Pre-Christian indigenous European religions, such as the surviving pagan religion of the Mari, nevertheless, tend to be more tuned in to emotions while placing less emphasis on verbosity. As in Japanese folk religion, ritual and practice tend to be more the centre-point of religious life/focus in these pre-Christian religions. This is, perhaps, also why Japanese as well as other ethno-religious groups around the world may feel uncomfortable with the term "religion" which makes them think of Western religion, and feel a preference for alternative terms, such as "way" or "spirituality." What these people may well seek to express through this distinction is the emotion-embracing quality of their indigenous religions as opposed to the emotion-denying quality of Western religion.

The non-Western emotion-embracing indigenous religions may seem primitive to Western observers for the very simple reason that they do not hide, deny, or suppress emotionality as Westerners are accustomed to in their own culture and religion. Strictly speaking, Christianity is not a Western religion in that it originates in the Middle East, but for the sake of simplicity, I speak of Christianity as a Western religion because even though belief in Christianity has been steadily declining in the West over the past decades after the end of WWII, it is currently still the prime example of Western religiosity. The ultimate expression of the inclination towards verbosity in Western religion is the sermon, and it is interesting to note that as there is the sermon in the Church, there is the speech or nowadays presentation in the Western business world. The typical emphasis on the verbal expression of ideas is, of course, also present in the Western business world, and thus the speech or presentation serves a similar practical purpose as the sermon in the Church.
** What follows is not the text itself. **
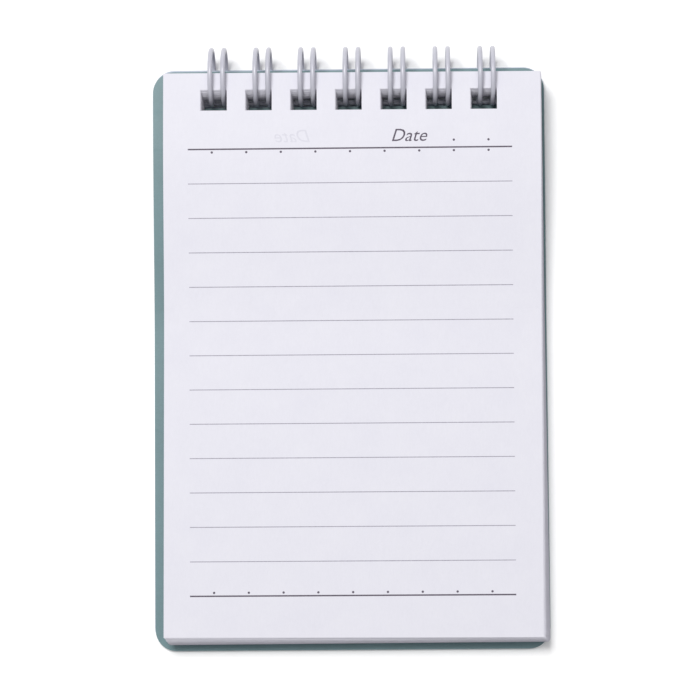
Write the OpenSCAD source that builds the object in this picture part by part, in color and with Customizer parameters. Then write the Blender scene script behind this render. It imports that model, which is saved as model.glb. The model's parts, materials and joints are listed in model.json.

For this reason, anthropologists have also suggested that Western culture is a low-context culture, i.e. a culture where everything has to be explicitly expressed, whereas Eastern culture, and pretty much all other cultures of the world, are high-context cultures, i.e. cultures where things are usually implicit. It has to be kept in mind, though, that we are talking about a relative rather than an absolute distinction when it comes to low-context and high-context cultures, because cultures which are defined as low-context cultures may, quite obviously, occasionally show characteristics of high-context cultures and vice versa. There is clearly some overlap.

Nevertheless, a good example of this implicit expression of ideas is when you are at a Chinese friend's home and you tell them that you are hungry. They will immediately assume that they should cook you dinner, and thus telling them that you are hungry is enough for them to understand that they should cook dinner for you. However, in Western culture one usually has to ask a guest explicitly: Would you like to eat dinner with us?

As non-Westerners are simply unlike Westerners in their manner of expression and hence of thinking, the perhaps unique inclination of the West towards explicit expression may also have contributed to the idea that non-Western peoples are somehow "primitive" by default, which, in that context, may have to be interpreted as an expression of the Western sentiment that other peoples lacked and/or are strange to Western values, norms, and habits. This sentiment may, of course, have translated to a sense of Western cultural pride, and even cultural supremacy, although this "native vs. alien" world-perception is by no means strange among human populations. Tribes can identify themselves and the Other, and this, in a cultural and practical context, may aid them in their survival. Doubtless, this sentiment of "self vs. Other" may have historically aided the West, and may be seen in a neutral context despite modern negative historical connotations, because it can be traced to the same tribal awareness that we see in other peoples around the world today.

This awareness of self and Other can, no doubt, potentially be abused or exploited for bad ends, but its cultural function is not to be ignored. As fascinating as the human awareness of the self and the Other may be, I believe that it is still the duty of the scientist to remove such biases, perhaps by means of using some relativistic perspective such as is common practice in the social sciences. This does, however, not mean that a worldwide crusade against indigenous "ethnocentrism" (to use that somewhat negatively judgmental term) is necessary. I am simply saying that I believe that within the context of science, it may be desirable to be free from such biases, because it may hinder understanding of other cultures. Nevertheless, I also believe that peoples are free to believe what they want to believe, and if any people like most other peoples believes that it is somehow unique or better, then it does not necessarily ring alarm bells in my mind because this is quite normal around the world, and has historically also been quite normal, and may even have helped cultures to survive.

The vital point to be grasped here is that, on the one hand, Japanese folk religion (Shinto) and other indigenous religions may not be primitive by default while, on the other hand, (primarily republican) ideological paranoia about Western cultural misconceptions vis-a-vis foreign cultures as well as the cultural misconceptions of other cultures about foreign cultures may be quite unnecessary. Moreover, neither misplaced paranoia about cultural pride nor ill-based claims of primitivity are an aid to science. When we replace one popular bias (e.g. "others are primitive") with another bias (e.g. "those who think or say others are primitive have murderous intentions"), we are still not doing our scientific duty which is to study the world around us while liberating ourselves from biases.